Minimum Income Threshold

23 Jan 2015

One of the more challenging aspects of my immigration practice is trying to assist families kept apart by the minimum income threshold in the Immigration Rules. In a nutshell this requires applicants or their partners (parents in the case of children) to have an annual gross income in the UK of at least £18,600 (more if they have dependent children) alternatively savings of up to £62,500.

The threshold was introduced in 2012. It replaced the previous requirement for applicants to demonstrate they could maintain themselves "adequately" without recourse to public funds. The official line is that the threshold was devised to ensure families have the wherewithal to participate in life in the UK and integrate into British society. That seems utterly reasonable – but there are legal and practical difficulties.

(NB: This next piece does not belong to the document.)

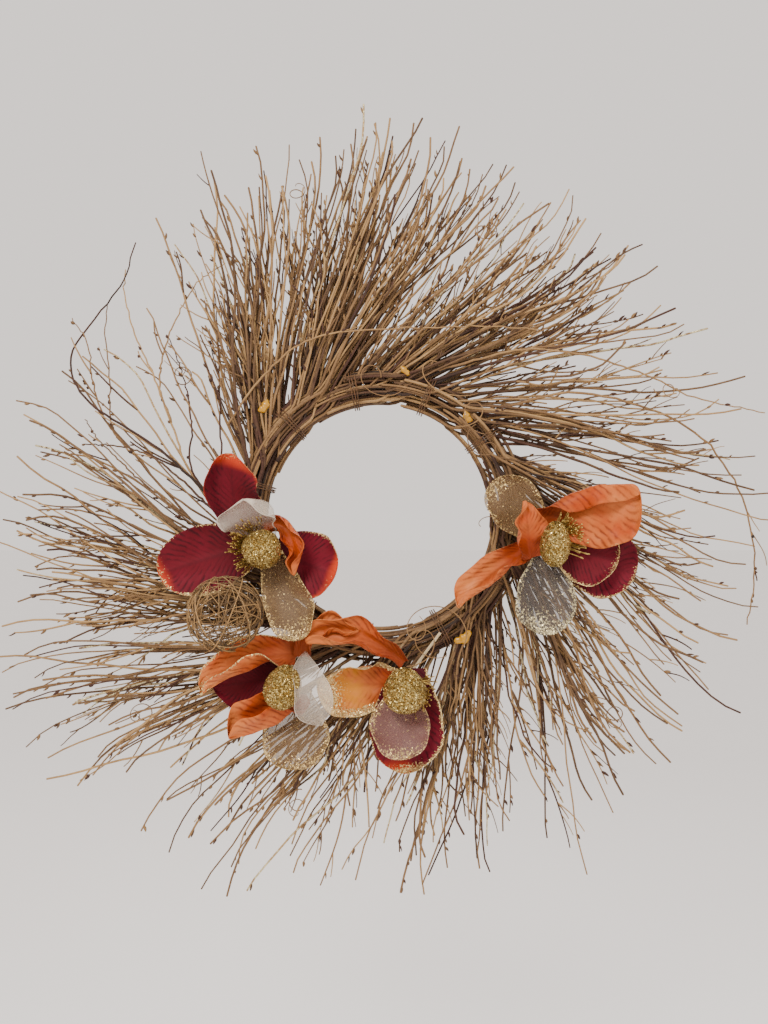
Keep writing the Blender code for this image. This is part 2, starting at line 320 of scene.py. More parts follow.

The legal difficulty is that the threshold cuts across Article 8 of the European Convention on Human Rights. The practical difficulty is that it removed the discretion Entry Clearance Officers had to consider applications on their particular merits. Inevitably this has thrown up thousands of deserving cases which met the old rule but fail the new test.  Inevitably there was litigation.

The Court of Appeal has upheld the threshold. The Judges had reservations about its level but clearly accepted that a lot of study and thought had gone into it; they said it couldn’t be characterised as irrational, inherently unjust or inherently unfair. Now a group of 25 MPs led by Nick Harvey MP (Liberal Democrat, North Devon) have put down a motion in Parliament condemning the threshold as arbitrary, noting that it unfairly discriminates against those who live in parts of the country with low wages and calling for flexibility.

I am all for flexibility especially if it resolves the genuine hard cases which I see. However it's bonkers to suggest the threshold is arbitrary in the face of a two day hearing before the Court of Appeal leading to a 53 page analysis of a policy making process which the court (unusually) found to be both rational and legitimate. Discriminatory? Well, as Lord Justice Kay observed in an earlier case, immigration law is inherently discriminatory.

It occurs to me that it might be more pertinent to ask why the government has set the National Minimum Wage at very approximately £13,500 per annum when the Home Office says that in order to be part of British society one needs at least £18,600.